If you are running Quincy or Squid, install cephadm on OSD nodes using the same UCA package as described for control nodes above.

If you are running Reef (18.x), the UCA cephadm package (18.2.4) contains a known bug that causes a crash when parsing AppArmor profiles during OSD adoption. This was fixed upstream and is included in Reef v18.2.5+, but the UCA package has not been updated beyond 18.2.4.

On Reef OSD nodes, install cephadm as a standalone Python script from the Ceph Git repository instead to get a version that includes the fix:

CEPH_RELEASE=$(docker inspect $(docker ps --filter "name=ceph" --format "{{.Names}}" | head -1) --format '{{.Config.Image}}' | cut -d: -f2)
curl --silent --remote-name --location https://raw.githubusercontent.com/ceph/ceph/${CEPH_RELEASE}/src/cephadm/cephadm.py
chmod +x cephadm.py
sudo mv cephadm.py /usr/sbin/cephadm

Step 3: Prepare the cephadm configuration

On each Ceph node, prepare the host for cephadm. The cephadm prepare-host command performs a series of checks to ensure the host meets the requirements for managing Ceph daemons with cephadm. Specifically, it verifies:

  • A container runtime (Podman or Docker) is installed and functional
  • LVM2 (lvm2 package) is available — required by Ceph OSDs for managing logical volumes
  • Time synchronization (e.g. chrony or NTP) is enabled and running — clock skew between Ceph nodes can cause monitors to lose quorum
  • General system prerequisites such as the availability of systemctl

If any of these checks fail, prepare-host will report the issue so it can be resolved before proceeding with the migration.

sudo cephadm prepare-host

The output should look similar to this:

Verifying podman|docker is present...
Verifying lvm2 is present...
Verifying time synchronization is in place...
Unit chrony.service is enabled and running
Repeating the final host check...
docker (/usr/bin/docker) is present
systemctl is present
lvcreate is present
Unit chrony.service is enabled and running
Host looks OK

If the output indicates errors or missing dependencies, resolve them before proceeding.

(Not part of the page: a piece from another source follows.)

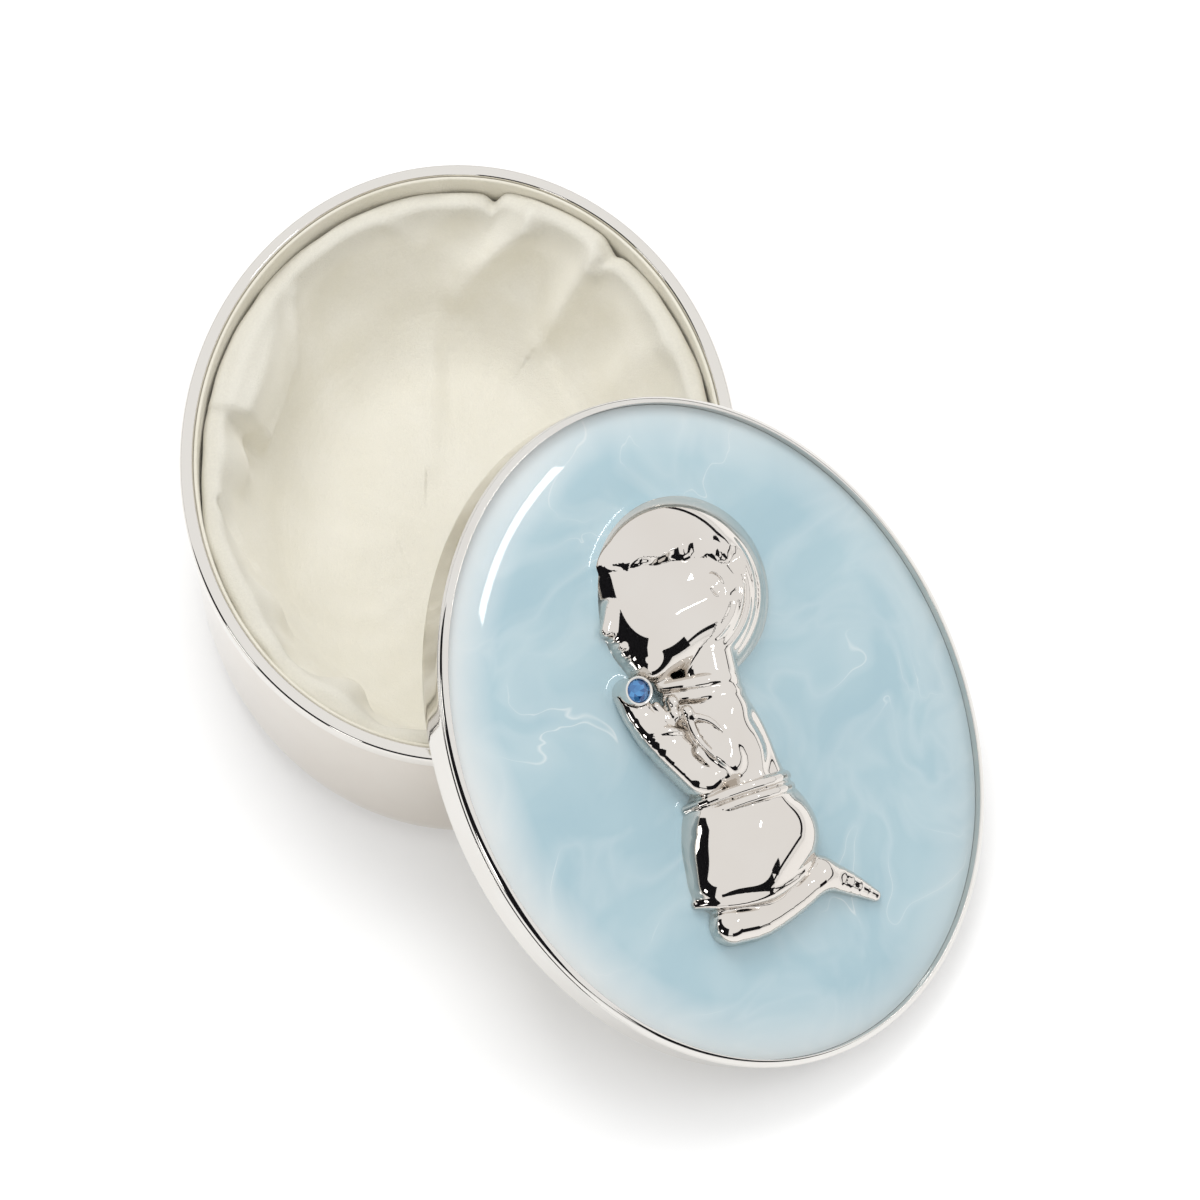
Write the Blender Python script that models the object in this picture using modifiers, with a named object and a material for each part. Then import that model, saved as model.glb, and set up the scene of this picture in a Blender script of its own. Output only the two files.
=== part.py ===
# Oval baby keepsake box, with its lid taken off and leaning on the box's rim.
# Metres, +Z up. The origin is the centre of the box's flat underside, the long axis is Y.
import math

import bmesh
import bpy
from mathutils import Matrix, Vector

MM = 0.001

# Whole box
BOX_LENGTH = 80.0 * MM
BOX_WIDTH = 66.0 * MM
BOX_HEIGHT = 26.0 * MM
FIT_GAP = 0.3 * MM
MERGE_DISTANCE = 0.01 * MM
ROUND_STEPS = 72

# Silver cup
WALL = 1.6 * MM
FLOOR = 2.0 * MM
RIM_ROUND = 0.4 * MM
RIM_BAND = 1.9 * MM
RIM_STEP = 0.25 * MM
CORNER_INSET = 6.0 * MM
CORNER_HEIGHT = 7.0 * MM
CORNER_STEPS = 5

# Velvet strip round the inner wall
STRIP_THICK = 0.9 * MM
STRIP_DROP = 1.7 * MM
STRIP_ROUND = 0.3 * MM

# Stiff oval card on the floor of the cup
CARD_THICK = 0.6 * MM

# Gathered velvet sheet
CLOTH_THICK = 0.9 * MM
CLOTH_EDGE_THICK = 2.2 * MM
CLOTH_DROP = 3.4 * MM
CLOTH_EDGE_WAVE = 0.7 * MM
PUCKER_DEPTH = 0.55 * MM
PUCKER_COUNTS = (9, 14, 23)
PUCKER_PHASES = (0.4, 2.1, 4.4)
PUCKER_SHARES = (0.5, 0.3, 0.2)
CLOTH_ROOM = 0.2 * MM
FLOOR_CROWN = 0.9 * MM
FLOOR_CROWN_INSET = 28.0 * MM
FLOOR_FOLD = 0.5 * MM
CLOTH_REACH = 14.0 * MM
CLOTH_SLOPE_SHARES = ((0.107, 0.724), (0.346, 0.274), (0.583, 0.059))
CLOTH_SLOPE_LEANS = (math.radians(23), math.radians(23), math.radians(56))
CLOTH_SLOPE_PUCKER_SHARES = (0.9, 0.6, 0.3)

# Lid
LID_HEIGHT = 6.1 * MM
LID_WALL = 1.2 * MM
BEAD_WIDTH = 0.9 * MM
BEAD_RISE = 0.5 * MM
ENAMEL_THICK = 0.7 * MM
ENAMEL_SIDE_GAP = 0.3 * MM
ENAMEL_DOME = 0.3 * MM
PLATE_THICK = 0.8 * MM
LIP_DEPTH = 1.0 * MM
LIP_THICK = 0.8 * MM
LIP_CLEARANCE = 0.3 * MM
LID_EDGE_ROUND = 0.25 * MM
LID_CARD_THICK = 0.6 * MM

# How the lid leans: its tilt, the way it faces, its turn in its own plane, its sideways place
LEAN_TILT = math.radians(29.5)
LEAN_HEADING = math.radians(-38.1)
LID_TURN = math.radians(-23.2)
LEAN_SIDE = -11.3 * MM
LEAN_SEARCH_STEPS = 40

# Kneeling child. The shares of its length are places and radii: along, across, above the enamel
FIGURE_LENGTH = 50.0 * MM
FIGURE_TURN = math.radians(-1.2)
FIGURE_PLACE = (1.36 * MM, -0.86 * MM)
FIGURE_VOXEL_SHARE = 0.018
FIGURE_BALL_RINGS = 12
FIGURE_BALL_SIDES = 16
HEAD_AT_SHARES = (-0.348, 0.070, 0.018)
HEAD_RADII_SHARES = (0.204, 0.202, 0.124)
FACE_AT_SHARES = (-0.304, -0.048, 0.018)
FACE_RADII_SHARES = (0.148, 0.112, 0.088)
NECK_LINE_SHARES = ((-0.190, 0.056, 0.024, 0.092), (-0.090, 0.024, 0.020, 0.100))
CHEST_AT_SHARES = (0.004, -0.006, 0.016)
CHEST_RADII_SHARES = (0.148, 0.128, 0.096)
BIB_AT_SHARES = (-0.032, -0.092, 0.012)
BIB_RADII_SHARES = (0.120, 0.084, 0.052)
BACK_LINE_SHARES = ((-0.040, 0.028, 0.016, 0.092), (0.140, 0.028, 0.016, 0.100))
SLEEVE_LINE_SHARES = (
    (-0.024, 0.020, 0.068, 0.052),
    (0.056, -0.052, 0.060, 0.054),
    (0.072, -0.088, 0.044, 0.046),
)
FOREARM_LINE_SHARES = (
    (0.068, -0.100, 0.040, 0.044),
    (-0.048, -0.152, 0.040, 0.038),
    (-0.156, -0.180, 0.036, 0.028),
)
BELT_LINE_SHARES = (
    (0.108, -0.128, 0.016, 0.018),
    (0.114, -0.086, 0.078, 0.018),
    (0.126, -0.008, 0.110, 0.018),
    (0.138, 0.076, 0.084, 0.018),
    (0.148, 0.120, 0.016, 0.018),
)
HIP_AT_SHARES = (0.252, -0.034, 0.016)
HIP_RADII_SHARES = (0.168, 0.180, 0.112)
THIGH_LINE_SHARES = ((0.200, -0.104, 0.024, 0.080), (0.368, -0.156, 0.024, 0.078))
SHIN_LINE_SHARES = (
    (0.400, -0.148, 0.016, 0.064),
    (0.404, 0.000, 0.016, 0.062),
    (0.388, 0.108, 0.020, 0.052),
    (0.480, 0.200, 0.012, 0.018),
)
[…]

Determine the currently used container image and set it in the Ceph configuration. Run the following commands on the OSISM manager node:

MON_NODE=$(osism get hosts -l ceph-mon | awk 'NR>3 && /\|/ {print $2}' | head
-1)
CEPH_IMAGE=$(ssh ${MON_NODE} "docker inspect \$(docker ps --filter 'name=ceph'
--format '{{.Names}}' | head -1) --format '{{.Config.Image}}'")
echo "Container image: ${CEPH_IMAGE}"
ceph config set global container_image ${CEPH_IMAGE}
warning

Do not run the docker inspect command on the manager node — it runs the cephclient container there and would return a wrong image (cephclient:reef instead of ceph-daemon:reef).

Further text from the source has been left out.